Despite steady growth in women’s workforce participation over the past 50 years, the care gap between working men and women has barely budged. According to the Pew Research Center’s time-survey analysis from 1965 to 2011, “American mothers still spend about twice as much time with their children as fathers” — with women most recently clocking around 13.5 hours a week, compared to men’s 7.3 hours. According to a briefing paper co-authored by Oxfam America and IWPR, the care gap is wider among young people than older ones: Women aged 25 to 34 spend about twice as much time on unpaid household and care work (8 hours to 3.9 hours) than their male peers, compared to a gap of 5.6 hours per week versus 4.1 hours per week between women and men aged 45 to 54. The care gap is also wider between Black, Latinx and Asian men and women than between white ones.

The gender gap in wealth is undergirded by a gender gap in political power. The inequality report points out that fewer than one in four government ministers around the world is a woman, which might explain why the social welfare policies most crucial to women and families are often targeted by austerity measures. “Cutting these services is done as a budget savings,” Kripke said, “but they don’t see that the costs will be borne mainly by women, and many women will have to leave the paid workforce in order to pick up the care burdens.”

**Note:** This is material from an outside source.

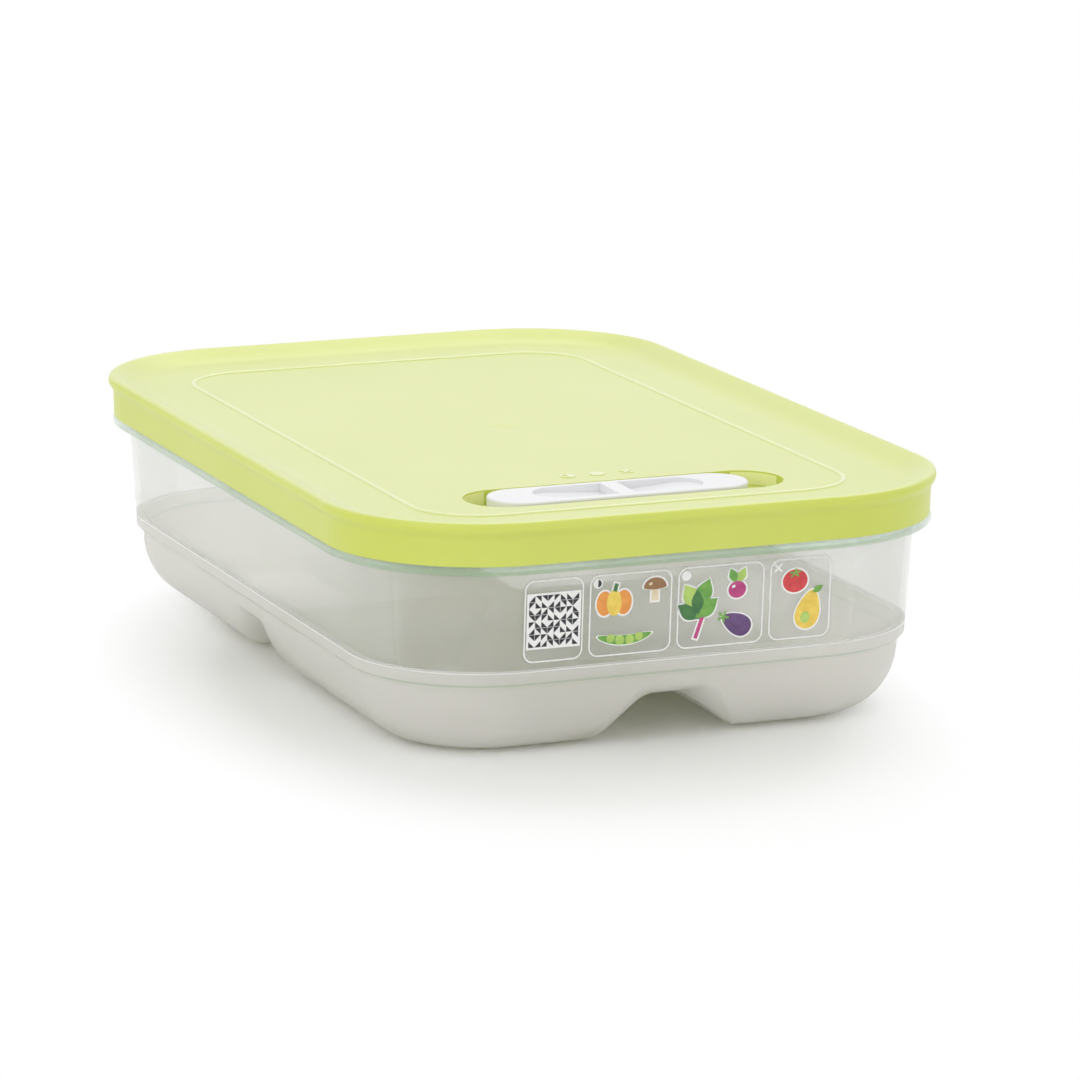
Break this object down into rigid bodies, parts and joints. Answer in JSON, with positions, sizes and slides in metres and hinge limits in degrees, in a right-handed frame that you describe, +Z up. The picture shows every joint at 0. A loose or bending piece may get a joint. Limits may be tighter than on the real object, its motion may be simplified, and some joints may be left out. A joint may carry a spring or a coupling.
{
  "type": "fridge storage container",
  "caption": "Low translucent food keeper on feet with channels between them, a press-on lid with a raised edge and a sliding air vent.",
  "frame": {"origin": "on the floor, under the middle of the tub", "axes": "+Z up, +Y along the length away from the end with the vent and the label, +X to the right of someone who looks at that end"},
  "size_m": [0.193, 0.293, 0.0728],
  "materials": {
    "tub_plastic": "translucent, frosted on the lower part",
    "lid_plastic": "lime, satin",
    "slider_plastic": "white, smooth",
    "seal_rubber": "soft, light grey",
    "keeper_plastic": "white, satin",
    "label_print": "clear film with print"
  },
  "bodies": {
    "container": {"tub": "tub_plastic", "storage_label": "label_print"},
    "cover": {"lid": "lid_plastic"},
    "vent": {"vent_slider": "slider_plastic", "vent_seal": "seal_rubber", "vent_keeper": "keeper_plastic"}
  },
  "joints": [
    {"name": "lid_lift", "type": "slide", "parent": "container", "child": "cover", "axis": [0, 0, 1], "range_m": [0, 0.1]},
    {"name": "vent_slide", "type": "slide", "parent": "cover", "child": "vent", "axis": [1, 0, 0], "range_m": [0, 0.008]}
  ]
}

Although the intersection of gender and economic inequality is built into most modern social structures today, Oxfam and IWPR researchers note that both gender and economic justice can be tackled in tandem through the structural redistribution of wealth. For the U.S., gender-equality advocates recommend measures like paid family leave and paid sick days to allow working parents to meet their care needs without endangering their jobs. The gender wage gap, which hovers at roughly 19 percent between women’s and men’s weekly earnings, could be narrowed by boosting wages and working conditions and supporting collective bargaining. To help counter gender stereotypes, paid family leave policies should be structured to encourage men to use their leave time to spend more time caring for their kids.

In the U.S., child care has become a central issue for both liberal and conservative lawmakers. Democratic presidential contenders Elizabeth Warren and Bernie Sanders have advocated for universal early childhood education funded through a wealth tax. Warren has proposed making child care free for households earning less than double the federal poverty line and cap overall costs at 7 percent of income; Sanders has not released a detailed plan, but has called for universal preschool, in line with legislation he previously sponsored. Sanders also commented broadly on the Oxfam report, stating that the global wealth gap had pointed to the need to “develop an international movement that takes on the greed of the billionaire class.”

In response to the Oxfam report, Mary Ignatius, statewide organizer of the California-based advocacy group Parent Voices, stated, “Fully funding a robust and comprehensive child care system that meets the needs of today’s working women will dramatically and immediately close the income inequality crisis in this country and liberate women to take greater control of their lives.”

At the same time, a robust national family care program would engage women both as beneficiaries and workers. Although care jobs are hugely in demand, they remain notoriously low-paying and underregulated. A sustainable care infrastructure — expanding on the model family welfare policies of Scandinavian countries — would guarantee living wage jobs in gender-segregated sectors of the economy — particularly child care and home care jobs that relegate millions of women to the lowest wage tiers of the education and health care systems. An analysis by the University of California-Berkeley’s Center for the Study of Child Care Employment shows that aligning preschool teachers’ salaries with those of typical elementary and middle school teachers would more than double their pay, from $25,218 to $60,602 annually, which, multiplied by the early childhood education workforce nationwide, would boost their collective earnings by more than $80 billion. Similarly, the home health care workforce, with annual median wages stuck at just $16,200, would be massively boosted by raising the minimum wage to $15 per hour. According to a 2015 study, that would in turn raise their income by roughly 50 percent, and generate an economic ripple effect that would average $2,000 per worker.

The Oxfam report estimates that taxing just an additional half of 1 percent of the wealth of the richest people in the U.S. would, over a decade, generate the funds “needed to create 117 million care jobs in education, health and elderly care and other sectors, and to close care deficits.” Those jobs could form the foundation of a comprehensive care-labor infrastructure, providing working parents with universal access to child, elder and disability care, as well as the flexibility to take time off from work to tend to an ailing parent or bond with a newborn, without risking their families’ economic security.

Global inequality, of course, is not just a gender issue. But the current inequities in wealth around the world could not exist if patriarchy were not subordinating half the population to a hierarchy within a hierarchy. And to end inequality, a political transformation that dismantles sexism as a tool of economic oppression is a critical step toward total social emancipation.

Correction: This article has been updated to reflect the median health care worker’s earnings based on the most recent available data.